- Genre: Drama
- Written by: Azeb Worku; Beza Hailu; Kidist Yilma;
- Directed by: Kidist Yilma
- Starring: Fikreyesus Zewde; Solomon Bogale; Mulalem Tadesse; Sayat Demissie; Dirbwork Seifu;
- Country of origin: Ethiopia
- Original language: Amharic
- No. of seasons: 4
- No. of episodes: 48

Production
- Producer: Kidist Yilma
- Running time: 30–40 minutes
- Production company: Emahizee Pictures

Original release
- Network: ARTS TV
- Release: 7 June 2021 – 19 August 2022

= Eregnaye =

Ethiopian television drama series

Eregnaye (እረኛዬ, translated as My Shepherd) is an Ethiopian television drama series written by Azeb Worku, Beza Hailu and Kidist Yilma, with the latter produced it. It premiered on 7 June 2021 on ARTS TV and concluded on 19 August 2022 with 4 season and 48 episodes. Starring Hailemelekot Mewael, Fikreyesus Zewde, Solomon Bogale, Mulalem Tadesse, Sayat Demissie Abebe Balcha, Amanuel Habtamu and Dirbwork Seifu, the story revolves on the rural Ethiopian culture and emphasizes about social norms in a one single utopian community. The community mutual relationship is later eroded by one greedy company who wants to grab their land and corrupt their culture.

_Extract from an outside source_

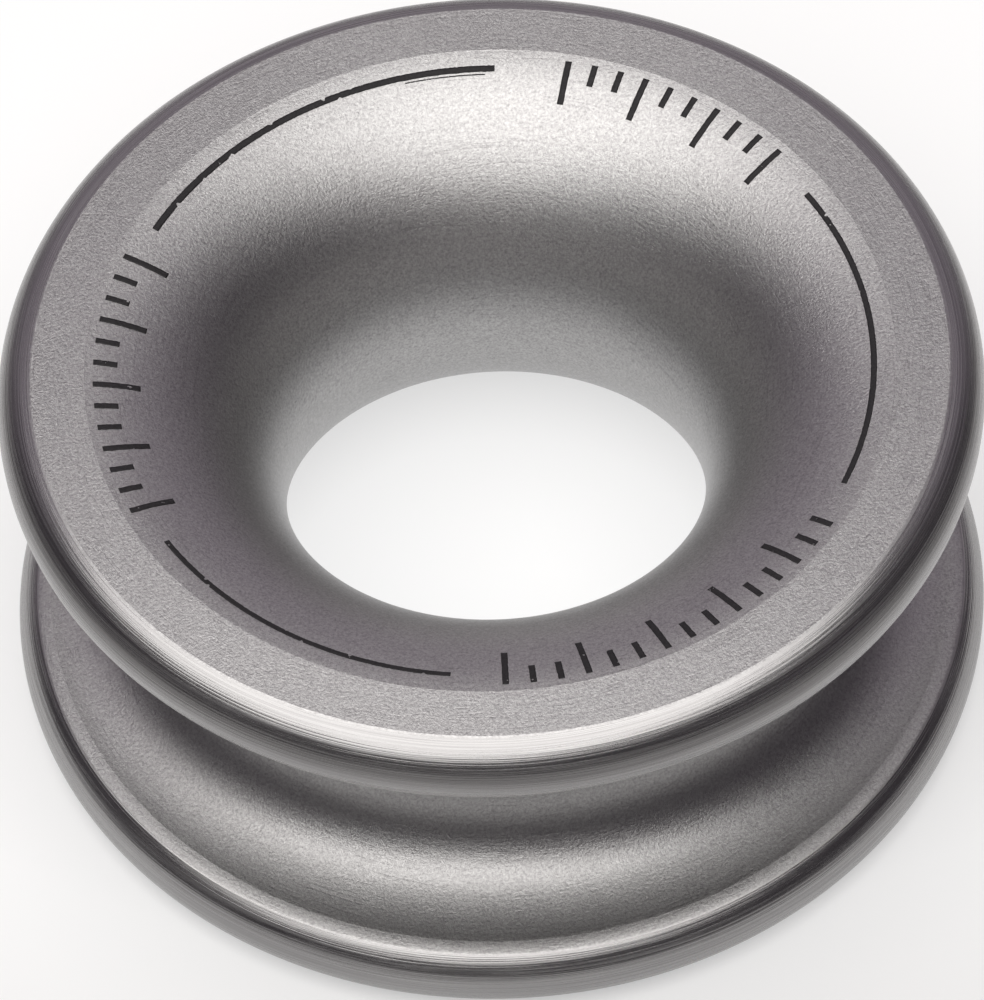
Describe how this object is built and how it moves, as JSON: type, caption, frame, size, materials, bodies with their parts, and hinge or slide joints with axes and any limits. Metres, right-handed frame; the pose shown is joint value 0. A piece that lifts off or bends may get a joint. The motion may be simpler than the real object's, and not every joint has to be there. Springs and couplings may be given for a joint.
{
  "type": "low friction ring",
  "caption": "Turned aluminium ring with a rounded throat that a rope runs through and a deep groove round the outside that a lashing sits in.",
  "frame": {"origin": "centre of the ring, on its axis at mid height", "axes": "+Z along the ring's axis, out of one of its two equal faces; X and Y lie in the mid plane"},
  "size_m": [0.0512, 0.0512, 0.022],
  "materials": {
    "anodised_aluminium": "grey satin anodised, turned all over, with smoother rims"
  },
  "bodies": {
    "root": {"ring": "anodised_aluminium"}
  },
  "joints": []
}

Aba Sahilu plays a respected elder who tries to maintain the societal welfare and the other roles trapped in complicated lives in the latter part.

==Development and premise==
Eregnaye was written by prominent filmmakers Azeb Worku, Beza Hailu and Kidist Yilma, produced by the latter. The drama strongly associated with cultural background of Ethiopia—represented by dressing, jewelry and apparatuses—are masterpiece for artistic conception. There are also greetings, invitations, wedding ceremonies, religious traditions, mourns and poetry resembling old-fashioned Ethiopian culture.

Eregnaye also drawn concept to political context reflecting the ongoing situation of the country. The series intended to demonstrate the societal life through different obstacles (loss or gain, living together, compromise and diversity).

==Plot==
The drama setting is based on rural villages wherein mutually benefited people live together. Soon after, their relationship became spoil filled with rivalry one another regarding the land due to wealth accommodations. An investor wants to grab land of these safe pacific people whose culture is drawn in cooperative and longtime culture and tradition.

The residents of Abnet village are struggling to preserve their culture and identity with their farming ability. Aba Bekalu, one of the respected leaders among the residents, is a very generous and patriotic person who wants cooperation and protection of the ingroup. In response, the society opened a school.

One day, Aba Bekalu's daughter Wegayehu premaritally gave birth a few days before her grand wedding and Aba Bekalu died suddenly after hearing that news. This caused great turmoil and grief among the residents, and Wegayehu moved to a far region to avoid blame from the residents. Wegayehu feels responsible for violating the social norms. This violation could be compensated by his grandson named Dawit and a shepherd named Enana.

==Casts and characters==
- Fikreyesus Zewde as Aba Sahilu – a resident elder who wants to preserve Abnet village's welfare.
- Solomon Bogale as Dawit – a grandson of Aba Bekalu who courageously undermines a powerful group and creates enemies for himself.
- Mulalem Tadesse as Wegayehu – a woman captured and haunted by her past.
- Sayat Demissie as Enana – a shepherd whose tragic life gives happiness to all.
- Dirbwork Seifu as Emama – a woman who manages her family and her neighbourhood with a very skillful and wise manner.

===Supporting roles===
- Kurabachew Deneke as Tasew
- Asrat Dejene as Welansa
- Meaza Takele as Masresha
- Kalkidan Tibebu as Atsede

==Awards==
Eregnaye won the 2022 Guma Awards for Best Television Script and Best Television Drama Series. It also won the Best Drama Award at the 12th edition of Leza Awards on 25 May 2022. It also recently won the best series Award at the African Impact Awards held in Washington Dc.